Match Scenario and Prediction
Expect a first half of cautious aggression. New England will try to impose a high tempo early, using the home crowd and slick pitch to move the ball quickly. But without Polster, their midfield will be porous on the counter. DC United will sit in their 5-4-1, absorb the first 20 minutes, then unleash direct diagonals towards Benteke. The most likely scenario is a slow-burn match that explodes between the 30th and 55th minutes, with two goals in quick succession—most likely one from a set piece and one from a turnover in midfield. The absence of Kessler for New England and Canouse for DC means both benches will be forced to introduce less reliable defensive options late on, raising the chance of a chaotic final quarter-hour.
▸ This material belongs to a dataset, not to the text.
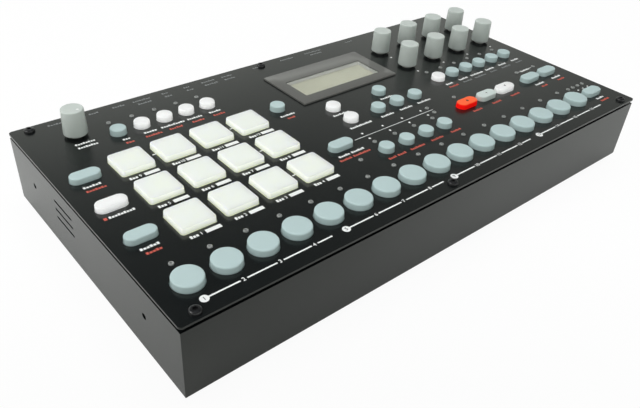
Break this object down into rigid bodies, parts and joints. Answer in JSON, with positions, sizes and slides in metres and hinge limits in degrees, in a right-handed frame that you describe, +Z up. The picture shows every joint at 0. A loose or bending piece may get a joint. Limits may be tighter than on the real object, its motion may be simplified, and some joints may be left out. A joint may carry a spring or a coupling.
{
  "type": "drum machine",
  "caption": "Desktop drum machine: black steel case with step keys, square pads, round and oval keys, turning knobs, a small display and rear audio sockets.",
  "frame": {"origin": "on the table under the middle of the whole object's box", "axes": "+X to the right along the front edge, +Y to the rear, +Z up"},
  "size_m": [0.34, 0.1792, 0.0631],
  "materials": {
    "black_steel": "fine satin black powder coat",
    "grey_key": "satin blue-grey moulding",
    "white_key": "satin white moulding",
    "red_key": "satin orange-red moulding",
    "pad_rubber": "matte translucent silicone",
    "cover_sheet": "glossy grey cover sheet",
    "display_cell": "olive grey picture cell",
    "board": "green solder mask",
    "black_plastic": "satin black",
    "lamp_lens": "clear grey lens",
    "black_screw": "black oxide",
    "foot_rubber": "matte black",
    "nickel": "bright nickel"
  },
  "bodies": {
    "case": {"chassis": "black_steel", "top_plate": "black_steel", "display_cover": "cover_sheet", "display_module": "display_cell", "panel_board": "board", "main_board": "board", "key_switches": "black_plastic", "encoders": "black_plastic", "lamp_lenses": "lamp_lens", "screws": "black_screw", "rubber_feet": "foot_rubber", "jack_sockets": "nickel", "rear_sockets": "black_plastic"},
    "volume_knob": {"volume_knob": "grey_key"},
    "data_knob_1": {"data_knob_1": "grey_key"},
    "data_knob_2": {"data_knob_2": "grey_key"},
    "data_knob_3": {"data_knob_3": "grey_key"},
    "data_knob_4": {"data_knob_4": "grey_key"},
    "data_knob_5": {"data_knob_5": "grey_key"},
    "data_knob_6": {"data_knob_6": "grey_key"},
    "data_knob_7": {"data_knob_7": "grey_key"},
    "data_knob_8": {"data_knob_8": "grey_key"},
    "pads": {"pads": "pad_rubber"},
    "power_button": {"power_button": "black_plastic"},
    "track_key": {"track_key": "grey_key"},
    "function_key": {"function_key": "white_key"},
    "retrigger_key": {"retrigger_key": "grey_key"},
    "bank_key": {"bank_key": "grey_key"},
    "record_key": {"record_key": "red_key"},
    "play_key": {"play_key": "grey_key"},
    "stop_key": {"stop_key": "white_key"},
    "song_key": {"song_key": "grey_key"},
    "chain_key": {"chain_key": "grey_key"},
    "page_key": {"page_key": "grey_key"},
    "tempo_key": {"tempo_key": "grey_key"},
    "yes_key": {"yes_key": "white_key"},
    "no_key": {"no_key": "white_key"},
    "up_key": {"up_key": "grey_key"},
    "left_key": {"left_key": "grey_key"},
    "down_key": {"down_key": "grey_key"},
    "right_key": {"right_key": "grey_key"},
    "mode_keys": {"mode_keys": "white_key"},
    "scale_keys": {"scale_keys": "grey_key"},
    "page_select_keys": {"page_select_keys": "grey_key"},
    "step_key_1": {"step_key_1": "grey_key"},
    "step_key_2": {"step_key_2": "grey_key"},
    "step_key_3": {"step_key_3": "grey_key"},
    "step_key_4": {"step_key_4": "grey_key"},
    "step_key_5": {"step_key_5": "grey_key"},
    "step_key_6": {"step_key_6": "grey_key"},
    "step_key_7": {"step_key_7": "grey_key"},
    "step_key_8": {"step_key_8": "grey_key"},
    "step_key_9": {"step_key_9": "grey_key"},
    "step_key_10": {"step_key_10": "grey_key"},
    "step_key_11": {"step_key_11": "grey_key"},
    "step_key_12": {"step_key_12": "grey_key"},
    "step_key_13": {"step_key_13": "grey_key"},
    "step_key_14": {"step_key_14": "grey_key"},
    "step_key_15": {"step_key_15": "grey_key"},
    "step_key_16": {"step_key_16": "grey_key"}
  },
  "joints": [
    {"name": "volume_knob_turn", "type": "hinge", "parent": "case", "child": "volume_knob", "pos_m": [-0.1418, 0.0646, 0.047], "axis": [0, 0, 1], "range_deg": [-150, 150]},
    {"name": "data_knob_1_turn", "type": "hinge", "parent": "case", "child": "data_knob_1", "pos_m": [0.078, 0.0555, 0.047], "axis": [0, 0, 1], "continuous": true},
    {"name": "data_knob_2_turn", "type": "hinge", "parent": "case", "child": "data_knob_2", "pos_m": [0.1042, 0.0555, 0.047], "axis": [0, 0, 1], "continuous": true},
    {"name": "data_knob_3_turn", "type": "hinge", "parent": "case", "child": "data_knob_3", "pos_m": [0.1304, 0.0555, 0.047], "axis": [0, 0, 1], "continuous": true},
    {"name": "data_knob_4_turn", "type": "hinge", "parent": "case", "child": "data_knob_4", "pos_m": [0.1566, 0.0555, 0.047], "axis": [0, 0, 1], "continuous": true},
    {"name": "data_knob_5_turn", "type": "hinge", "parent": "case", "child": "data_knob_5", "pos_m": [0.078, 0.0292, 0.047], "axis": [0, 0, 1], "continuous": true},
    {"name": "data_knob_6_turn", "type": "hinge", "parent": "case", "child": "data_knob_6", "pos_m": [0.1042, 0.0292, 0.047], "axis": [0, 0, 1], "continuous": true},
    {"name": "data_knob_7_turn", "type": "hinge", "parent": "case", "child": "data_knob_7", "pos_m": [0.1304, 0.0292, 0.047], "axis": [0, 0, 1], "continuous": true},
    {"name": "data_knob_8_turn", "type": "hinge", "parent": "case", "child": "data_knob_8", "pos_m": [0.1566, 0.0292, 0.047], "axis": [0, 0, 1], "continuous": true},
    {"name": "pads_press", "type": "slide", "parent": "case", "child": "pads", "axis": [0, 0, -1], "range_m": [0, 0.0005], "stiffness_N_per_m": 4000},
    {"name": "power_button_press", "type": "slide", "parent": "case", "child": "power_button", "axis": [0, -1, 0], "range_m": [0, 0.002], "stiffness_N_per_m": 1200},
    {"name": "track_key_press", "type": "slide", "parent": "case", "child": "track_key", "axis": [0, 0, -1], "range_m": [0, 0.001], "stiffness_N_per_m": 1500},
    {"name": "function_key_press", "type": "slide", "parent": "case", "child": "function_key", "axis": [0, 0, -1], "range_m": [0, 0.001], "stiffness_N_per_m": 1500},
    {"name": "retrigger_key_press", "type": "slide", "parent": "case", "child": "retrigger_key", "axis": [0, 0, -1], "range_m": [0, 0.001], "stiffness_N_per_m": 1500},
    {"name": "bank_key_press", "type": "slide", "parent": "case", "child": "bank_key", "axis": [0, 0, -1], "range_m": [0, 0.001], "stiffness_N_per_m": 1500},
    {"name": "record_key_press", "type": "slide", "parent": "case", "child": "record_key", "axis": [0, 0, -1], "range_m": [0, 0.001], "stiffness_N_per_m": 1500},
    {"name": "play_key_press", "type": "slide", "parent": "case", "child": "play_key", "axis": [0, 0, -1], "range_m": [0, 0.001], "stiffness_N_per_m": 1500},
    {"name": "stop_key_press", "type": "slide", "parent": "case", "child": "stop_key", "axis": [0, 0, -1], "range_m": [0, 0.001], "stiffness_N_per_m": 1500},
    {"name": "song_key_press", "type": "slide", "parent": "case", "child": "song_key", "axis": [0, 0, -1], "range_m": [0, 0.001], "stiffness_N_per_m": 1500},
    {"name": "chain_key_press", "type": "slide", "parent": "case", "child": "chain_key", "axis": [0, 0, -1], "range_m": [0, 0.001], "stiffness_N_per_m": 1500},
    {"name": "page_key_press", "type": "slide", "parent": "case", "child": "page_key", "axis": [0, 0, -1], "range_m": [0, 0.001], "stiffness_N_per_m": 1500},
    {"name": "tempo_key_press", "type": "slide", "parent": "case", "child": "tempo_key", "axis": [0, 0, -1], "range_m": [0, 0.001], "stiffness_N_per_m": 1500},
    {"name": "yes_key_press", "type": "slide", "parent": "case", "child": "yes_key", "axis": [0, 0, -1], "range_m": [0, 0.001], "stiffness_N_per_m": 1500},
    {"name": "no_key_press", "type": "slide", "parent": "case", "child": "no_key", "axis": [0, 0, -1], "range_m": [0, 0.001], "stiffness_N_per_m": 1500},
    {"name": "up_key_press", "type": "slide", "parent": "case", "child": "up_key", "axis": [0, 0, -1], "range_m": [0, 0.001], "stiffness_N_per_m": 1500},
    {"name": "left_key_press", "type": "slide", "parent": "case", "child": "left_key", "axis": [0, 0, -1], "range_m": [0, 0.001], "stiffness_N_per_m": 1500},
    {"name": "down_key_press", "type": "slide", "parent": "case", "child": "down_key", "axis": [0, 0, -1], "range_m": [0, 0.001], "stiffness_N_per_m": 1500},
    {"name": "right_key_press", "type": "slide", "parent": "case", "child": "right_key", "axis": [0, 0, -1], "range_m": [0, 0.001], "stiffness_N_per_m": 1500},
    {"name": "mode_keys_press", "type": "slide", "parent": "case", "child": "mode_keys", "axis": [0, 0, -1], "range_m": [0, 0.001], "stiffness_N_per_m": 4000},
    {"name": "scale_keys_press", "type": "slide", "parent": "case", "child": "scale_keys", "axis": [0, 0, -1], "range_m": [0, 0.001], "stiffness_N_per_m": 4000},
    {"name": "page_select_keys_press", "type": "slide", "parent": "case", "child": "page_select_keys", "axis": [0, 0, -1], "range_m": [0, 0.001], "stiffness_N_per_m": 4000},
    {"name": "step_key_1_press", "type": "slide", "parent": "case", "child": "step_key_1", "axis": [0, 0, -1], "range_m": [0, 0.001], "stiffness_N_per_m": 1500},
    {"name": "step_key_2_press", "type": "slide", "parent": "case", "child": "step_key_2", "axis": [0, 0, -1], "range_m": [0, 0.001], "stiffness_N_per_m": 1500},
    {"name": "step_key_3_press", "type": "slide", "parent": "case", "child": "step_key_3", "axis": [0, 0, -1], "range_m": [0, 0.001], "stiffness_N_per_m": 1500},
    {"name": "step_key_4_press", "type": "slide", "parent": "case", "child": "step_key_4", "axis": [0, 0, -1], "range_m": [0, 0.001], "stiffness_N_per_m": 1500},
    {"name": "step_key_5_press", "type": "slide", "parent": "case", "child": "step_key_5", "axis": [0, 0, -1], "range_m": [0, 0.001], "stiffness_N_per_m": 1500},
    {"name": "step_key_6_press", "type": "slide", "parent": "case", "child": "step_key_6", "axis": [0, 0, -1], "range_m": [0, 0.001], "stiffness_N_per_m": 1500},
    {"name": "step_key_7_press", "type": "slide", "parent": "case", "child": "step_key_7", "axis": [0, 0, -1], "range_m": [0, 0.001], "stiffness_N_per_m": 1500},
    {"name": "step_key_8_press", "type": "slide", "parent": "case", "child": "step_key_8", "axis": [0, 0, -1], "range_m": [0, 0.001], "stiffness_N_per_m": 1500},
    {"name": "step_key_9_press", "type": "slide", "parent": "case", "child": "step_key_9", "axis": [0, 0, -1], "range_m": [0, 0.001], "stiffness_N_per_m": 1500},
    {"name": "step_key_10_press", "type": "slide", "parent": "case", "child": "step_key_10", "axis": [0, 0, -1], "range_m": [0, 0.001], "stiffness_N_per_m": 1500},
    {"name": "step_key_11_press", "type": "slide", "parent": "case", "child": "step_key_11", "axis": [0, 0, -1], "range_m": [0, 0.001], "stiffness_N_per_m": 1500},
    {"name": "step_key_12_press", "type": "slide", "parent": "case", "child": "step_key_12", "axis": [0, 0, -1], "range_m": [0, 0.001], "stiffness_N_per_m": 1500},
    {"name": "step_key_13_press", "type": "slide", "parent": "case", "child": "step_key_13", "axis": [0, 0, -1], "range_m": [0, 0.001], "stiffness_N_per_m": 1500},
    {"name": "step_key_14_press", "type": "slide", "parent": "case", "child": "step_key_14", "axis": [0, 0, -1], "range_m": [0, 0.001], "stiffness_N_per_m": 1500},
    {"name": "step_key_15_press", "type": "slide", "parent": "case", "child": "step_key_15", "axis": [0, 0, -1], "range_m": [0, 0.001], "stiffness_N_per_m": 1500},
    {"name": "step_key_16_press", "type": "slide", "parent": "case", "child": "step_key_16", "axis": [0, 0, -1], "range_m": [0, 0.001], "stiffness_N_per_m": 1500}
  ]
}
Prediction: DC United are tactically superior in transition and physically dominant in both boxes. New England’s home advantage is neutralised by their own defensive instability. I expect a 1-1 draw at half-time, followed by DC nicking a winner from a corner routine. Correct score: New England Revolution 1-2 DC United. Betting angles: both teams to score is almost a lock (four of the last five H2Hs). Over 2.5 goals and over 9.5 corners also carry value given the expected aerial battles and wide play.
Final Thoughts
This match will answer one sharp question: can Caleb Porter’s Revolution shed their identity as front-runners who wilt under pressure, or will Troy Lesesne’s DC United prove that tactical discipline defeats individual talent on any given night? For the neutral European eye, this is a fascinating case study in MLS’s evolution—no longer a league of pure chaos, but one where structural details like the second-ball win rate and the aerial duel percentage decide your fate. Come full time on 12 April, one of these coaches will be facing a crisis, and the other will be talking about a playoff trajectory. I know which side my analysis points to. Gillette Stadium has never felt less like a fortress.